A person lies on the ground while a dog pulls at the sleeve of his jumper while on soldier holds the dog’s collar and another looks on.
An IDF dog attacks a Palestinian protester during a demonstration in the village of Kafr Qaddum, near Nablus in the occupied West Bank in 2012. Photograph: Jaafar Ashtiyeh/AFP/Getty Images

Of these certificates 100 were granted to the company Four Winds K9, a police dog training centre in the Dutch village of Geffen. Four Winds K9 and the NVWA declined to comment on the export of trained dogs to Israel.

The German company Diensthunde.euconfirmed it exported Belgian malinois and German shepherd dogs to Israel between 2020 and 2024. The company denies they were used for “protection or offensive purposes”, saying they were for explosives and narcotics detection only, and that the company excluded any training or sale of dogs for protection or offensive purposes in full compliance with German law.

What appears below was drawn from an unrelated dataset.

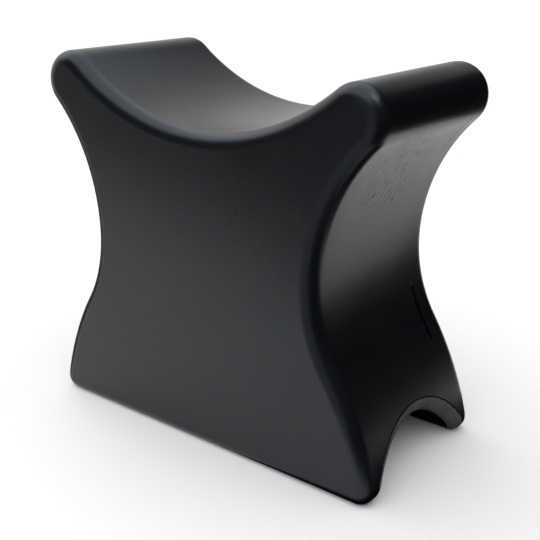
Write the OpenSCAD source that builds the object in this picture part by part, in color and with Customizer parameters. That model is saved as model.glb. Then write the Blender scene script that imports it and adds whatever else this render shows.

ARIJ approached the European Commission for information on EU exports of military dogs to Israel but it says it does not have this information.

In a statement, the Israeli military said, “The IDF, including the Oketz unit, employs all necessary operational tools required to address threats in the field – this is conducted in accordance with binding orders, operational ethics, and international law. The IDF does not use dogs for punitive purposes or to harm civilians. All use of dogs is based solely on clear operational necessity, under close supervision, and following comprehensive training for both fighters and dogs alike.”

The IDF said that it places “great importance on the wellbeing of the operational dogs – who are an integral part of the combat apparatus – and the unit continues to operate with constant efforts to minimise harm to all components of the force, including its dogs.”